Scientific classification
- Kingdom: Plantae
- Clade: Tracheophytes
- Clade: Angiosperms
- Clade: Magnoliids
- Order: Laurales
- Family: Lauraceae
- Genus: Cryptocarya
- Species: C. exfoliata
- Binomial name: Cryptocarya exfoliata C.K.Allen

= Cryptocarya exfoliata =

- Genus: Cryptocarya
- Species: exfoliata
- Authority: C.K.Allen
- Conservation status: LC

Species of plant in the laurel family

Cryptocarya exfoliata is a species of flowering plant in the family Lauraceae. It is a tree native to Cape York Peninsula of Queensland, the Northern Territory, and New Guinea. Its leaves are lance-shaped, the flowers creamy-green and slightly perfumed, and the fruit is a spherical to elliptic black drupe.

==Description==
Cryptocarya exfoliata is a tree that typically grows to a height of up to 20 m, its stems sometimes buttressed and its young growth softly hairy. Its leaves are lance-shaped, 950–130 mm long and 15–55 mm wide on a petiole 3–11 mm long. The flowers are creamy-green and slightly perfumed, usually arranged in a panicle more or less the same length as the leaves, the perianth tube 1.0–1.4 mm long, 1.3–1.5 mm wide and hairy.
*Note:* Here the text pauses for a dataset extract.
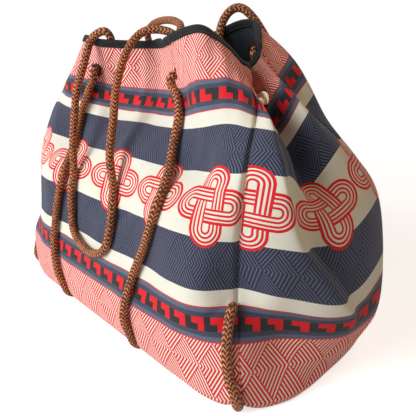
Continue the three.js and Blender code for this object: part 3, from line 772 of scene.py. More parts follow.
def dress(tree, shader, colour, tone, height, depth):
    """Gives a shader its colour times a tone, and a bump of this height, 0 to 1, and depth in mm."""
    tree.links.new(toned(tree, colour, tone), shader.inputs["Base Color"])
    bump = tree.nodes.new("ShaderNodeBump")
    bump.inputs["Strength"].default_value = 1.0
    bump.inputs["Distance"].default_value = depth * MM
    tree.links.new(height.socket, bump.inputs["Height"])
    tree.links.new(bump.outputs[0], shader.inputs["Normal"])


def ribs(distance, pitch):
    """A sine of this pitch in mm, from 0 to 1."""
    return (distance * (2 * math.pi / pitch)).sine() * 0.5 + 0.5


class Looks:
    """The materials, made once and shared by the pieces."""

    ready = {}

    @classmethod
    def get(cls, name):
        """The material of this name, made at its first use."""
        if name not in cls.ready:
            cls.ready[name] = getattr(cls, name)()
        return cls.ready[name]

    @staticmethod
    def printed_cloth():
        """The print with a plain weave of 0.7 mm and a matt, slightly downy face."""
        material, tree, shader = principled("Printed cloth", roughness=0.78, sheen=0.12, specular=0.35)
        u, v = uv_in_mm(tree, "Cloth")
        colour = group_node(tree, print_group(), u, v).outputs[0]
        weave = Number(tree, group_node(tree, weave_group(), u, v, 0.7).outputs[0])
        grain = grain_of(tree, 900.0)
        # The weave's tone is lighter where the weave stands higher, painted light and shade on its threads; the
        # grain's tone is the cloth's own.
        dress(tree, shader, colour, weave * 0.10 + grain * 0.10 + 0.90, weave + grain * 0.5, 0.08)
        return material

    @staticmethod
    def lining():
        """Dark cloth with a twill of 1.1 mm."""
        material, tree, shader = principled("Lining", roughness=0.85, sheen=0.2)
        u, v = uv_in_mm(tree, "Cloth")
        twill = ribs(u + v, 1.1)
        grain = grain_of(tree, 700.0)
        # The twill's tone is lighter where the twill stands higher, painted light and shade on its ribs; the
        # grain's tone is the cloth's own.
        dress(tree, shader, tint("lining"), twill * 0.25 + grain * 0.3 + 0.6, twill + grain * 0.5, 0.1)
        return material

    @staticmethod
    def binding():
        """Black tape with ribs of 0.9 mm across it."""
        material, tree, shader = principled("Binding tape", roughness=0.72, sheen=0.04, specular=0.25)
        rib = ribs(uv_in_mm(tree, "Cloth")[0], 0.9)
        grain = grain_of(tree, 800.0)
        # The ribs' tone is lighter where they stand higher, painted light and shade on the ribs; the grain's
        # tone is the tape's own.
        dress(tree, shader, tint("binding"), rib * 0.35 + grain * 0.5 + 0.5, rib + grain * 0.6, 0.12)
        return material

    @staticmethod
    def thread():
        """Dark sewing thread."""
        material, tree, shader = principled("Sewing thread", roughness=0.6)
        grain = grain_of(tree, 2500.0)
        dress(tree, shader, tint("thread"), grain * 0.6 + 0.7, grain, 0.08)
        return material

    @staticmethod
    def rope():
        """The braid with fine fibres over it."""
        material, tree, shader = principled("Braided rope", roughness=0.6, sheen=0.1)
        u, v = uv_in_mm(tree, "Rope")
        colour, height = group_node(tree, braid_group(), u * MM, v).outputs
        fibre = grain_of(tree, 1500.0)
        dress(tree, shader, colour, fibre * 0.6 + 0.78, Number(tree, height) + fibre * 0.3, 0.5)
        return material

    @staticmethod
    def black_metal():
        """Black paint on metal, glossier and duller by turns; on the stud caps' collars it is painted shade."""
        material, tree, shader = principled("Black painted eyelet", metallic=0.4)
        grain = grain_of(tree, 600.0)
        tree.links.new((grain * 0.25 + 0.25).socket, shader.inputs["Roughness"])
        dress(tree, shader, tint("eyelet_paint_and_collar_shade"), grain * 0.5 + 0.75, grain, 0.03)
        return material

    @staticmethod
    def bright_metal():
        """Warm, softly polished metal."""
        material, tree, shader = principled("Polished stud", metallic=1.0)
        grain = grain_of(tree, 500.0)
        tree.links.new((grain * 0.14 + 0.22).socket, shader.inputs["Roughness"])
        dress(tree, shader, tint("stud"), grain * 0.12 + 0.92, grain, 0.02)
        return material

    @staticmethod
    def board():
        """Matt pressed board."""
        material, tree, shader = principled("Base board")
        grain = grain_of(tree, 1200.0, 5.0)
        tree.links.new((grain * 0.2 + 0.5).socket, shader.inputs["Roughness"])
        dress(tree, shader, tint("board"), grain * 0.4 + 0.8, grain, 0.1)
        return material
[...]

The tepals are 1.7–2.1 mm long and 1.2–1.5 mm wide, the outer anthers 0.7–0.9 mm long and 0.5–0.6 mm wide, the inner anthers 0.9–1.0 mm long and 0.4–0.5 mm wide. Flowering occurs from January to March, and the fruit is a black, spherical to elliptic drupe 10–13 mm long and 9–11 mm wide.

==Taxonomy==
Cryptocarya exfoliata was first formally described in 1942 by Caroline Kathryn Allen in the Journal of the Arnold Arboretum from specimens collected by Leonard John Brass near the Middle Fly River in New Guinea.

==Distribution and habitat==
This species of Cryptocarya grows in rainforest in New Guinea, Arnhem Land, the Torres Strait Islands, and from Cape York Peninsula to Cairns in Queensland, at elevations from sea level to 450 m.